On Monday, February 16, 2009, RIPEC released its analysis of the Rhode Island State Pension System. The report analyzes the current state of Rhode Island’s pension system and compares it to other New England state systems and the nation. The report finds that:
- The estimated funding ratio for the Employee’s Retirement System of Rhode Island (ERSRI) is 57.5 percent while the Rhode Island teacher pension has a funded ratio of 55.4 percent. Studies of major pension plans in the U.S. indicate the aggregate funding ratio is 86.0 percent;
- Combined, Rhode Island’s state employee and teacher pensions have a net estimated unfunded liability of approximately $5.0 billion;
- Based on a recent comparison among New England states, Rhode Island’s State employee pension system (Schedule A) appears to be more generous due to the availability of early age retirement without penalty and the program’s 3.0 percent COLA that is applied to years of service;
- Even with changes effective July 1, 2005, Schedule B participants still receive the 2nd highest pension for retirees in New England, assuming retirement at age 60 with 30 years of service, and a final average salary of $70,000;
- As of June 30, 2007, the average state employee pension was approximately $23,781, and the average teacher pension was approximately $41,340.
To address the growing amount the state contributes to pensions, to mitigate the risks inherent in the current pension system and to meet the impact of the economic downturn, RIPEC recommends that state government seek alternative ways to reduce cost and minimize risk. This is a necessary step to begin to control the rate of growth of pension cost and to reduce the unfunded liability. Governor Carcieri has proposed several reforms to the current pension system for state and municipal employees and teachers. These reforms propose to reduce both the unfunded liability and the growth in operating budget expenses related to pensions.
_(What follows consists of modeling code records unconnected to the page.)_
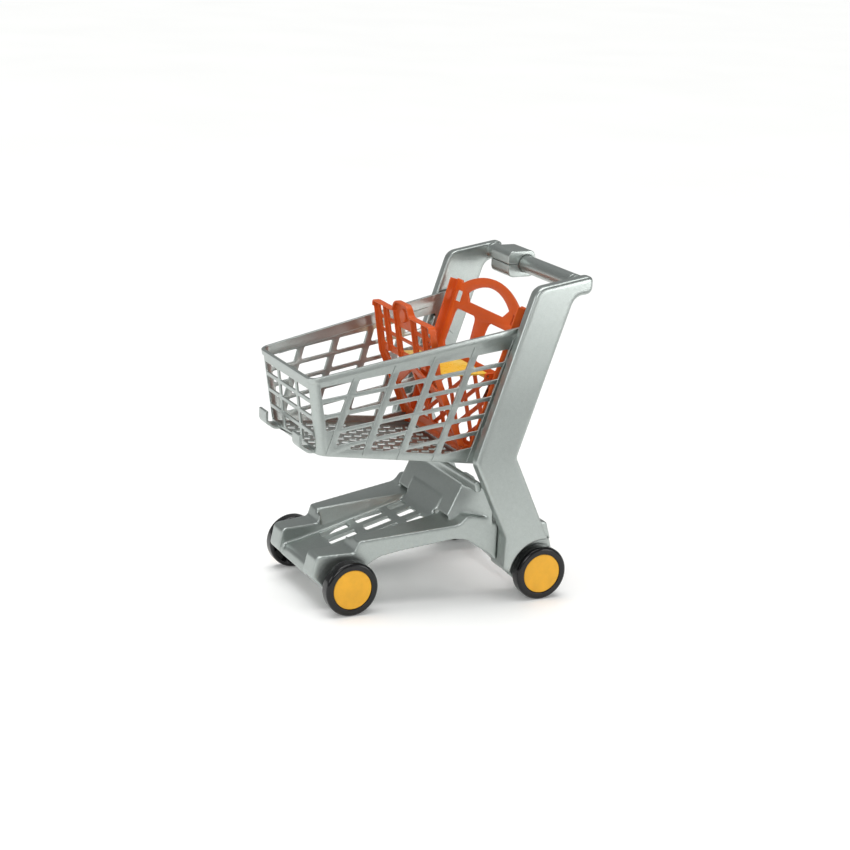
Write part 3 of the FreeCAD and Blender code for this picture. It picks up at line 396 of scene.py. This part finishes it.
FINISHES = {
    "silver_plastic": silver_skin,
    "orange_plastic": orange_skin,
    "yellow_plastic": yellow_seat,
    "cap_yellow": cap_skin,
    "black_plastic": black_wheel,
    "zinc_steel": zinc_skin,
}


def finish_of(slot):
    """The material for one of the record's slots, made once."""
    name = FINISHES[slot].__name__
    return bpy.data.materials.get(name) or FINISHES[slot]()


# ------------------------------------------------------------------ mesh helpers
def shade_smooth(mesh, angle=math.radians(40)):
    """Smooth shading with sharp edges kept past an angle."""
    mesh.polygons.foreach_set("use_smooth", [True] * len(mesh.polygons))
    work = bmesh.new()
    work.from_mesh(mesh)
    for edge in work.edges:
        edge.smooth = len(edge.link_faces) != 2 or edge.calc_face_angle(0) < angle
    work.to_mesh(mesh)
    work.free()


def settle(piece):
    """Apply a piece's modifiers to its mesh."""
    bpy.context.view_layer.update()
    seen = piece.evaluated_get(bpy.context.evaluated_depsgraph_get())
    mesh = bpy.data.meshes.new_from_object(seen)
    piece.modifiers.clear()
    old = piece.data
    piece.data = mesh
    bpy.data.meshes.remove(old)
    return piece


def add_piece(name, mesh, slot, body, *replaced):
    """Link a mesh as a piece: its finish, the body it rides on, and the nodes it stands for."""
    piece = bpy.data.objects.new(name, mesh)
    bpy.context.scene.collection.objects.link(piece)
    piece.data.materials.clear()
    piece.data.materials.append(finish_of(slot))
    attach(piece, body)
    if replaced:
        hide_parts(*replaced)
    return piece


def from_bmesh(work, name):
    """Mesh data from a bmesh, with outward normals."""
    bmesh.ops.recalc_face_normals(work, faces=work.faces)
    mesh = bpy.data.meshes.new(name)
    work.to_mesh(mesh)
    work.free()
    return mesh


def node_mesh(node):
    """A clean copy of a node's mesh: welded, with its coplanar triangles merged."""
    work = bmesh.new()
    work.from_mesh(frame["nodes"][node].data)
    bmesh.ops.remove_doubles(work, verts=work.verts, dist=1e-6)
    bmesh.ops.dissolve_limit(work, angle_limit=math.radians(0.6), verts=work.verts, edges=work.edges,
                             use_dissolve_boundaries=False)
    return from_bmesh(work, node + "_shell")


def bevelled_shell(node, slot, body, width, segments=3):
    """A node's shape with every sharp edge rounded."""
    piece = add_piece(node + "_shell", node_mesh(node), slot, body, node)
    bevel = piece.modifiers.new("edges", "BEVEL")
    bevel.width = width
    bevel.segments = segments
    bevel.limit_method = "ANGLE"
    bevel.angle_limit = math.radians(38)
    bevel.use_clamp_overlap = False
    bevel.miter_outer = "MITER_ARC"
    bevel.harden_normals = False
    settle(piece)
    shade_smooth(piece.data, math.radians(50))
    return piece


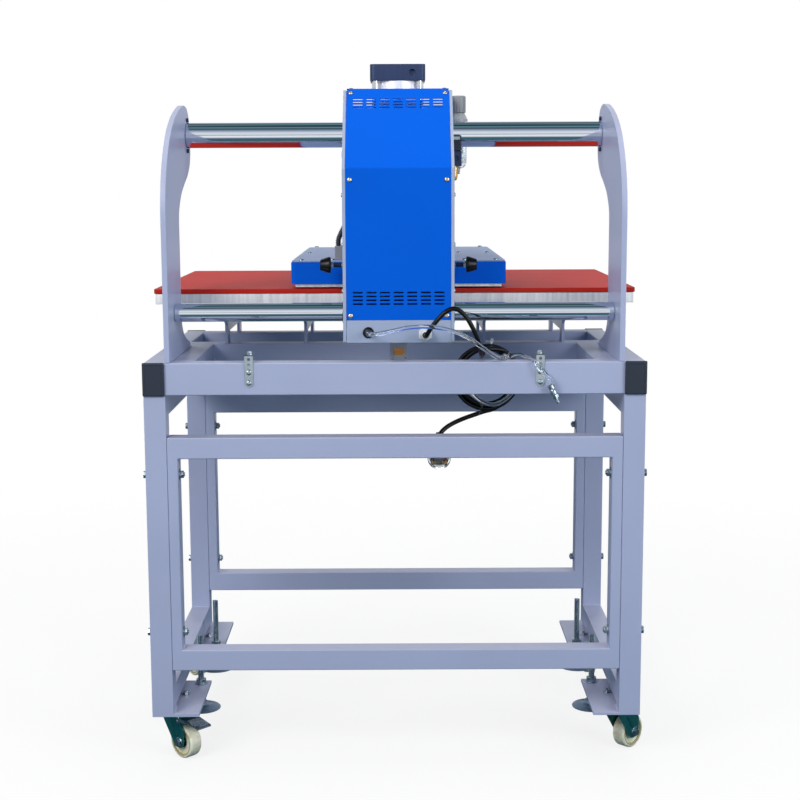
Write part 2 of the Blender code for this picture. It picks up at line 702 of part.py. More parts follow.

The Pension Review Committee formed by the House of Representatives has asked the actuary to review additional reforms, such as providing for COLAs to go into effect only when retirees reach the age of 65, establishing a minimum retirement age of 59 and considering a similar pension system as the Federal Employees Retirement System, which is a hybrid pension plan. These and other reforms are intended to address how to reduce cost and the unfunded liability and ought to be seriously considered. Without the reforms, state and local governments will not be able to control one of the major budget drivers they face in the coming years.
RIPEC recommends that the State consider a defined contribution plan where the plan is structured around using the “normal cost” of pensions as the funding mechanism. The unfunded portion of the Annual Required Contributions (ARC) would still be an issue, but this would be the case with or without a defined contribution plan. A hybrid plan would also mitigate several of the risk issues inherent in a defined benefit plan.
RIPEC also suggests consideration of the impact these proposed reforms will have on employment within the state. This will be the second round of pension reform over the last several years. Coupled with the recent healthcare changes these adjustments to employee benefits have, and will continue to have, an effect on the composition of the state workforce. In addition, any changes to the pension system, while considering the affordability and sustainability of the state’s pension fund, should include an evaluation of the overall impact on the state’s pension contribution in out-years. Any reduction in workforce produces payroll savings to the state. However, when payroll significantly declines, as it has for state employees since June 30, 2007, the scheduled contribution rate does not produce the expected amortization payments and the resulting shortfall in payments must then be funded in the future.